A difference with Mastodon is your account is independent of any relay.

> scale well

It is up and it is growing.

by chr15m

4/10/2026 at 11:55:50 PM

Bitcoin, BitTorrent never go down.

by bit1993

4/10/2026 at 10:07:12 PM

There's stark contrast for an average human visiting the landing page of bsky.app vs nostr.org

by emidoots

4/10/2026 at 7:12:45 PM

Distributed social media goes down? hrmmm.

Email and the internet don't have "downtime." Certain key infra providers do of course. ISPs can go down. DNS providers can go down. But the internet and email itself can't go down absent a global electricity outage.

You haven't built a decentralized network until you reach that standard imo. Otherwise its just "distributed protocol" cosplay. Nice costume. Kind of like how everybody has been amnesia'd into thinking Obsidian is open source when it really isn't.

by pembrook

4/10/2026 at 7:14:39 PM

Bluesky is a provider. Blacksky didn’t go down.

by iAMkenough

4/10/2026 at 7:24:15 PM

Is there anything running on Blacksky other than Bluesky with more than say, 100 active users?

AOL never even got to that level of dominance in the internet 1.0 era.

The point is it's not a distributed network if one node is 99.9% of all traffic.

by pembrook

4/10/2026 at 10:53:02 PM

With my SRE hat on, dare I ask... could/should this have been picked up in testing?

And then normally there's a nice discussion about how production is very different to the test environment.

by mwagstaff

4/10/2026 at 6:43:28 PM

Did all 3 users notice?

by gsibble

4/10/2026 at 7:11:10 PM

[dead]

by dogemaster2027

4/10/2026 at 7:07:53 PM

Naw, only one did. Turns out the other two were his socket accounts he used to upvote and comment on his own content.

Okay, nuff trolling for today

by ffsm8

4/10/2026 at 6:57:28 PM

[dead]

by dogemaster2027

4/10/2026 at 5:08:23 PM

[flagged]

by templar_snow

4/10/2026 at 5:14:05 PM

Why?

by lavela

4/10/2026 at 5:45:27 PM

Thank you for the post mortem on this outage.

by rvz

4/10/2026 at 6:21:43 PM

Great write up... curious about the RCA. Thanks!

by electrondood

4/10/2026 at 8:50:38 PM

> They represent real user-facing downtime

Off-topic, but "real" feels like the new "delve". Is there such a thing as "fake" or "virtual" downtime, or why do people feel the need to specify that all manner of things are "real" nowadays?

by streetfighter64

4/10/2026 at 5:38:53 PM

Lite Blue on a dark Blue background. That is a new one, I have seen grey text on lite grey, but blue on blue ?

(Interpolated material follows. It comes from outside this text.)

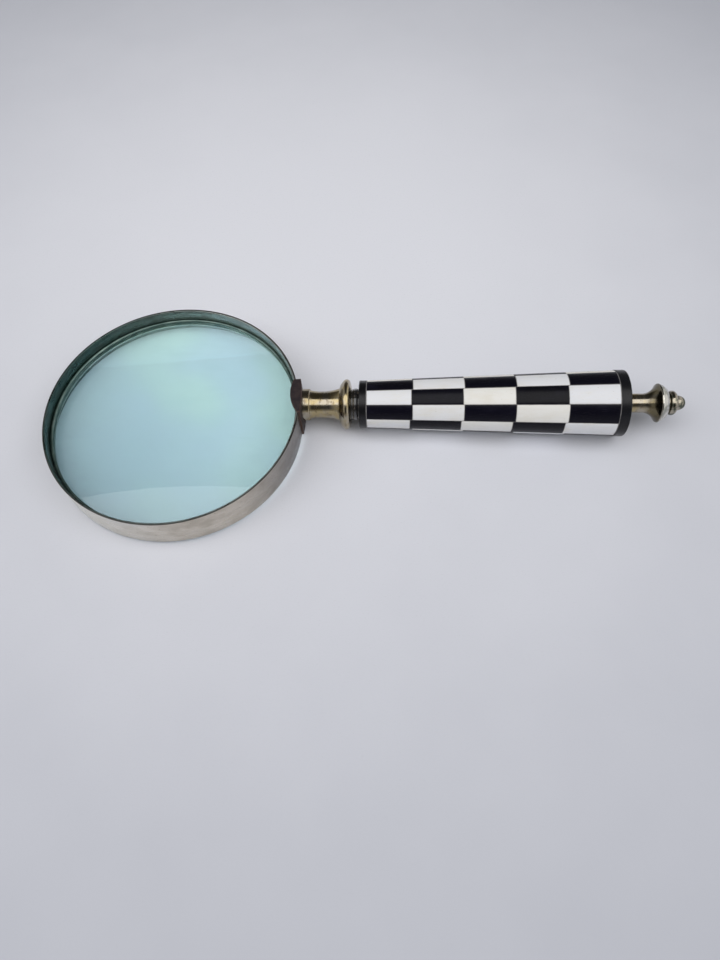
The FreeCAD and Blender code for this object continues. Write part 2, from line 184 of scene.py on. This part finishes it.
class Look:
    """A material and short calls for the nodes it needs. Places and lengths in it are in millimetres."""

    def __init__(self, name, **plain):
        self.material = bpy.data.materials.new(name)
        self.material.use_nodes = True
        self.tree = self.material.node_tree
        self.shader = self.tree.nodes["Principled BSDF"]
        for socket, value in plain.items():
            self.shader.inputs[socket.replace("_", " ")].default_value = value
        object_place = self.add("TexCoord", {}).outputs["Object"]
        scaled = self.add("VectorMath", {0: object_place, "Scale": 1 / MM}, operation="SCALE")
        self.place = scaled.outputs[0]
        self.x, self.y, self.z = self.add("SeparateXYZ", {0: self.place}).outputs

    def add(self, kind, values, **settings):
        """A node with its settings, and its inputs from values: numbers or other nodes' outputs."""
        node = self.tree.nodes.new("ShaderNode" + kind)
        for setting, value in settings.items():
            setattr(node, setting, value)
        for key, value in values.items():
            self.put(node.inputs[key], value)
        return node

    def put(self, socket, value):
        if isinstance(value, bpy.types.NodeSocket):
            self.tree.links.new(value, socket)
        else:
            socket.default_value = value

    def maths(self, operation, *values):
        return self.add("Math", dict(enumerate(values)), operation=operation).outputs[0]

    def grain(self, size, stretch=(1, 1, 1), detail=4, roughness=0.55, shift=0.0):
        """Noise from 0 to 1 with features of about this size, longer along axes with more stretch."""
        scales = tuple(1 / (size * s) for s in stretch)
        where = self.add("VectorMath", {0: self.place, 1: scales}, operation="MULTIPLY").outputs[0]
        where = self.add("VectorMath", {0: where, 1: (shift, shift, shift)}, operation="ADD").outputs[0]
        inputs = {"Vector": where, "Scale": 1.0, "Detail": detail, "Roughness": roughness}
        return self.add("TexNoise", inputs).outputs["Fac"]

    def between(self, value, low, high, start=0.0, end=1.0):
        """start where value is at low, end where it is at high, and a smooth change in between."""
        inputs = {"Value": value, "From Min": low, "From Max": high, "To Min": start, "To Max": end}
        return self.add("MapRange", inputs, interpolation_type="SMOOTHSTEP").outputs[0]

    def mixed(self, share, first, second):
        node = self.add("Mix", {}, data_type="RGBA")
        for socket, value in zip((node.inputs[0], node.inputs[6], node.inputs[7]), (share, first, second)):
            self.put(socket, value)
        return node.outputs[2]

    def hollows(self, reach):
        """1 in grooves and corners narrower than reach, and 0 on open surface."""
        node = self.add("AmbientOcclusion", {"Distance": reach * MM}, samples=8, only_local=True)
        return self.between(node.outputs["AO"], 0.35, 0.85, 1.0, 0.0)

    def worn_edges(self, reach):
        """1 on outside edges, where handling polishes, and 0 on open surface."""
        node = self.add("AmbientOcclusion", {"Distance": reach * MM}, samples=8, only_local=True, inside=True)
        return self.between(node.outputs["AO"], 0.55, 0.95, 1.0, 0.0)

    def distance_from_lens_axis(self):
        squares = [self.maths("MULTIPLY", part, part) for part in (self.x, self.y)]
        return self.maths("SQRT", self.maths("ADD", *squares))

    def finish(self, base, roughness, height, depth):
        """Feeds the shader: a colour, a roughness and a relief of the given depth."""
        self.put(self.shader.inputs["Base Color"], base)
        self.put(self.shader.inputs["Roughness"], roughness)
        bump = self.add("Bump", {"Height": height, "Distance": depth * MM, "Strength": 1.0})
        self.put(self.shader.inputs["Normal"], bump.outputs[0])
        return self.material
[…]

The article does work in lynx, at least I can read it.

by jmclnx

4/10/2026 at 7:02:47 PM

Golang's use of a potentially unbounded number of threads is just insane. I used to be fairly bullish on golang, but this, combined with the fact that its garbage collected, makes me feel its just unsuitable for production use.

by drewg123

4/10/2026 at 7:38:23 PM

You can have this problem with any kind of thread -- including OS threads -- if you do an unbounded spawn loop. Go is hardly unique in this.

Goroutines are actually better AFAIK because they distribute work on a thread pool that can be much smaller than the number of active goroutines.

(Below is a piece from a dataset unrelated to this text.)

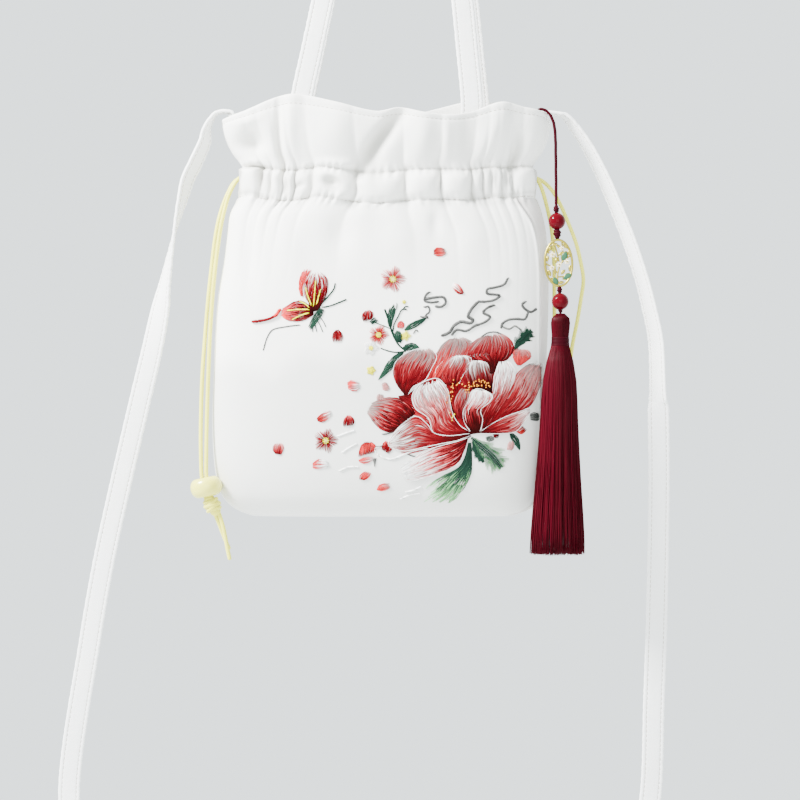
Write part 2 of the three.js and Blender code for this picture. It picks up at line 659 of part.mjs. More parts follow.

If my quick skim created a correct understanding, then the problem here looks more like architecture. Put simply: does the memcached client really require a new TCP connection for every lookup? I would think you would pool those connections just like you would a typical database and keep them around for approximately forever. Then they wouldn't have spammed memcache with so many connections in the first place...

(edit: ah, it looks like they do use a pool, but perhaps the pool does not have a bounded upper size, which is its own kind of fail.)

by floating-io

4/10/2026 at 8:17:59 PM

Rust's async doesn't have this issue. Or at least, it's the same issue as malloc in an unbounded loop, but that's a more general issue not related to async or threading.

15-20 thousand futures would be trivial. 15-20 thousand goroutines, definitely not.

by slopinthebag

4/10/2026 at 9:30:10 PM

I don't know enough about rust to confirm or deny that -- but unless rust somehow puts a limit on in-flight async operations, I don't see how it would help.

The problem is not resource usage in go. The problem is that they created umpteen thousand TCP connections, which is going to kill things regardless of the language.

by floating-io

4/10/2026 at 7:33:56 PM

Why does garbage collection make it unsuitable for production use? A lot of production software is written in garbage collected languages like Java. Pretty much the entire backend for iTunes/Apple Music is written in Java, and it's not doing any kind of fancy bump allocator tricks to avoid garbage. In my mind, kind of hard to argue that Apple Music is not "production use".

There are certainly plenty of projects where garbage collection is too slow, but I don't know that they're the majority, and more people would likely prefer memory safety by default.

by tombert

4/10/2026 at 10:11:14 PM

Based on my experience of Apple Music being pretty bad at streaming music, i would say that it's not ready for 'production use'.

by madeofpalk

4/10/2026 at 8:20:52 PM

Everything is understood by comparison. Unsuitable for production use, compared to what is the more apt question.